- Task instructions -
Output exactly, and only, the lines from the line containing "---- The nodes" through the line containing "before = set(bpy.data.objects)", both included.

- Data section -
****

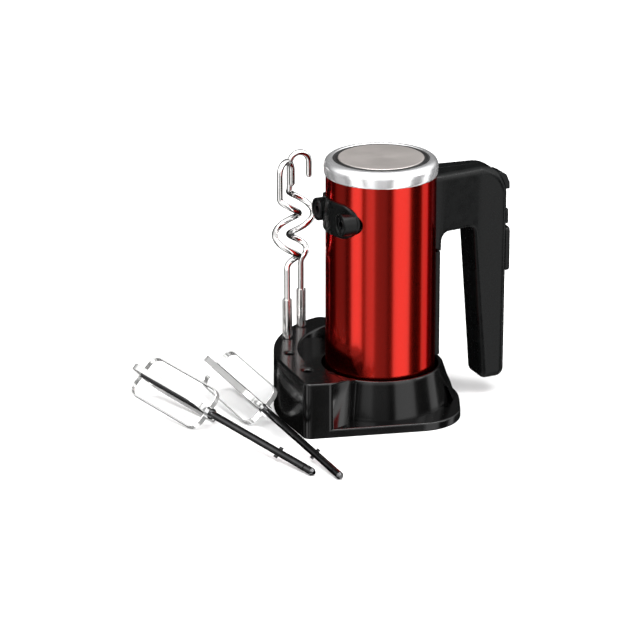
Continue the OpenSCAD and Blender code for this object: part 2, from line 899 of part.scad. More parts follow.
module hook_front_rod() { hook_rod(hook_holes[0], 1, hook_headings[0]); }
module hook_front_shank() { hook_shank(hook_holes[0], hook_headings[0]); }
module hook_back_rod() { hook_rod(hook_holes[1], -1, hook_headings[1]); }
module hook_back_shank() { hook_shank(hook_holes[1], hook_headings[1]); }

// ---- Beaters -------------------------------------------------------------

// Local +Z runs from the shank's tip to the end of the cage.
module place_beater(place, heading) {
    translate([place[0], place[1], shank_r + beater_lift])
        rotate([0, 90 - beater_tilt, heading]) children();
}

module beater_shaft() {
    color(chrome) difference() {
        union() {
            cylinder(r1 = 1.5, r2 = shank_r, h = 2);
            translate([0, 0, 2]) cylinder(r = shank_r, h = beater_len - 3);
            // Two drive fins above the inserted length
            translate([0, 0, insertion + 1.5]) rotate(45) cube([8.6, 1.2, 3], center = true);
        }
        // Groove for the spindle's spring clip
        tube(shank_r + 1, shank_r - 0.5, 8, 10);
    }
}

module blade_loop(inset) {
    length = cage_len - 2 * inset;
    rotate([90, 0, 0]) linear_extrude(strip_w, center = true)
        translate([0, beater_len - cage_len / 2]) difference() {
            rounded_box([2 * cage_r, length], 9);
            rounded_box([2 * (cage_r - strip_t), length - 2 * strip_t], 8);
        }
}

module beater_blades() {
    color(chrome) difference() {
        union() {
            rotate(45) blade_loop(0);
            rotate(-45) blade_loop(strip_t + eps);
        }
        translate([0, 0, 50]) cylinder(r = shank_r + 0.02, h = beyond);
    }
}

module beater_collar() {
    color(chrome) tube(4.2, shank_r + 0.02, beater_len - cage_len - 4, beater_len - cage_len);
}

module beater_left_shaft() { place_beater(beater_left_at, beater_left_heading) beater_shaft(); }
module beater_left_blades() { place_beater(beater_left_at, beater_left_heading) beater_blades(); }
module beater_left_collar() { place_beater(beater_left_at, beater_left_heading) beater_collar(); }
module beater_right_shaft() { place_beater(beater_right_at, beater_right_heading) beater_shaft(); }
module beater_right_blades() { place_beater(beater_right_at, beater_right_heading) beater_blades(); }
module beater_right_collar() { place_beater(beater_right_at, beater_right_heading) beater_collar(); }

// ---- The nodes -----------------------------------------------------------

stand_housing();
stand_bottom_cover();
stand_screws();
stand_feet();
cup_pad();
body_sleeve();
top_ring();
disc_gasket();
top_disc();
rear_cap();
rear_cap_screws();
socket_plate();
back_spine();
handle_left_shell();
handle_right_shell();
handle_screws();
speed_bezel();
cable_gland();
motor_frame();
gearbox_cover();
stator_core();
field_coils();
brush_holders();
carbon_brushes();
brush_springs();
shaft_bearings();
spindle_bushes();
speed_switch();
turbo_switch();
eject_spring();
turbo_spring();
motor_shaft();
worm();
armature_core();
armature_winding();
commutator();
cooling_fan();
drive_spindle_left();
worm_wheel_left();
drive_spindle_right();
worm_wheel_right();
eject_button();
ejector_rod();
ejector_yoke();
turbo_button();
speed_slider();
hook_front_rod();
hook_front_shank();
hook_back_rod();
hook_back_shank();
beater_left_shaft();
beater_left_blades();
beater_left_collar();
beater_right_shaft();
beater_right_blades();
beater_right_collar();
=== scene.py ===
"""Looks of a hand mixer in its stand, with two dough hooks and two strip beaters."""

import json
import math

import bmesh
import bpy
import numpy as np
from mathutils import Matrix, Vector


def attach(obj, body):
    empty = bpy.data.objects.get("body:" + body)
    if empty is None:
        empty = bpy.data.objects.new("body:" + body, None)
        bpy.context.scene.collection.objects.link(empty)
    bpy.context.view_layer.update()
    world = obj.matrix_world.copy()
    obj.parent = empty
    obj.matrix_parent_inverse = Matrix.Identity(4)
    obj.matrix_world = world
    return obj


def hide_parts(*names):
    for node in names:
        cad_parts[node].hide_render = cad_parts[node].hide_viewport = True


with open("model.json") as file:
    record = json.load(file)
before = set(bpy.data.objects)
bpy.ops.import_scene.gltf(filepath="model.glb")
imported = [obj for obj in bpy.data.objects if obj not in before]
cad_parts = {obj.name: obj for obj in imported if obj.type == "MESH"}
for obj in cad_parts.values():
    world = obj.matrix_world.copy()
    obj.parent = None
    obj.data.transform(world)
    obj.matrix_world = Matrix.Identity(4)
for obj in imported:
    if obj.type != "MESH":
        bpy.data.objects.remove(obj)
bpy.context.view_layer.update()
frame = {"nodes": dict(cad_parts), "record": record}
nodes = frame["nodes"]
bodies = frame["record"]["behaviour"]["bodies"]
body_of = {n: b for b, members in bodies.items() for n in members}
scene = bpy.context.scene

MM = 0.001
SKIN = 0.12  # how far a rounded envelope lies inside the CAD surface, in mm


# ---- Materials -----------------------------------------------------------


def shader(name, colour, roughness, metallic=0.0, **sockets):
    mat = bpy.data.materials.new(name)
    mat.use_nodes = True
    bsdf = mat.node_tree.nodes["Principled BSDF"]
    bsdf.inputs["Base Color"].default_value = (*colour, 1)
    bsdf.inputs["Roughness"].default_value = roughness
    bsdf.inputs["Metallic"].default_value = metallic
    for key, value in sockets.items():
        bsdf.inputs[key.replace("_", " ")].default_value = value
    return mat, bsdf


def link(mat, a, b):
    mat.node_tree.links.new(a, b)


def coords(mat, scale=(1, 1, 1)):
    """Object coordinates in millimetres, stretched by scale."""
    tree = mat.node_tree
    where = tree.nodes.new("ShaderNodeTexCoord")
    mapping = tree.nodes.new("ShaderNodeMapping")
    mapping.inputs["Scale"].default_value = tuple(s / MM for s in scale)
    link(mat, where.outputs["Object"], mapping.inputs["Vector"])
    return mapping.outputs["Vector"]


def noise(mat, vector, scale, detail=3.0):
    node = mat.node_tree.nodes.new("ShaderNodeTexNoise")
    node.inputs["Scale"].default_value = scale
    node.inputs["Detail"].default_value = detail
    link(mat, vector, node.inputs["Vector"])
    return node.outputs["Fac"]


def spread(mat, value, low, high, start=0.3, end=0.7):
    node = mat.node_tree.nodes.new("ShaderNodeMapRange")
    for key, v in (("From Min", start), ("From Max", end), ("To Min", low), ("To Max", high)):
        node.inputs[key].default_value = v
    link(mat, value, node.inputs["Value"])
    return node.outputs["Result"]


def ramp(mat, value, stops):
    node = mat.node_tree.nodes.new("ShaderNodeValToRGB")
    elements = node.color_ramp.elements
    while len(elements) < len(stops):
        elements.new(0.5)
    for element, (place, colour) in zip(elements, stops):
        element.position = place
        element.color = (*colour, 1)
    link(mat, value, node.inputs["Fac"])
    return node.outputs["Color"]


def bump(mat, bsdf, height, strength, distance):
    node = mat.node_tree.nodes.new("ShaderNodeBump")
    node.inputs["Strength"].default_value = strength
    node.inputs["Distance"].default_value = distance * MM
    link(mat, height, node.inputs["Height"])
    link(mat, node.outputs["Normal"], bsdf.inputs["Normal"])


def speckled(name, dark, light, rough, grain, height=0.04, strength=0.25, **more):
    """A finish clouded from dark to light and over a range of roughness, with a fine grain."""
    mat, bsdf = shader(name, dark, rough[0], **more)
    grit = noise(mat, coords(mat), grain)
    cloud = noise(mat, coords(mat), grain / 14, 2)
    link(mat, ramp(mat, cloud, [(0.35, dark), (0.65, light)]), bsdf.inputs["Base Color"])
    link(mat, spread(mat, cloud, *rough), bsdf.inputs["Roughness"])
    bump(mat, bsdf, grit, strength, height)
    return mat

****

- Response to the exercise -
// ---- The nodes -----------------------------------------------------------

stand_housing();
stand_bottom_cover();
stand_screws();
stand_feet();
cup_pad();
body_sleeve();
top_ring();
disc_gasket();
top_disc();
rear_cap();
rear_cap_screws();
socket_plate();
back_spine();
handle_left_shell();
handle_right_shell();
handle_screws();
speed_bezel();
cable_gland();
motor_frame();
gearbox_cover();
stator_core();
field_coils();
brush_holders();
carbon_brushes();
brush_springs();
shaft_bearings();
spindle_bushes();
speed_switch();
turbo_switch();
eject_spring();
turbo_spring();
motor_shaft();
worm();
armature_core();
armature_winding();
commutator();
cooling_fan();
drive_spindle_left();
worm_wheel_left();
drive_spindle_right();
worm_wheel_right();
eject_button();
ejector_rod();
ejector_yoke();
turbo_button();
speed_slider();
hook_front_rod();
hook_front_shank();
hook_back_rod();
hook_back_shank();
beater_left_shaft();
beater_left_blades();
beater_left_collar();
beater_right_shaft();
beater_right_blades();
beater_right_collar();
=== scene.py ===
"""Looks of a hand mixer in its stand, with two dough hooks and two strip beaters."""

import json
import math

import bmesh
import bpy
import numpy as np
from mathutils import Matrix, Vector


def attach(obj, body):
    empty = bpy.data.objects.get("body:" + body)
    if empty is None:
        empty = bpy.data.objects.new("body:" + body, None)
        bpy.context.scene.collection.objects.link(empty)
    bpy.context.view_layer.update()
    world = obj.matrix_world.copy()
    obj.parent = empty
    obj.matrix_parent_inverse = Matrix.Identity(4)
    obj.matrix_world = world
    return obj


def hide_parts(*names):
    for node in names:
        cad_parts[node].hide_render = cad_parts[node].hide_viewport = True


with open("model.json") as file:
    record = json.load(file)
before = set(bpy.data.objects)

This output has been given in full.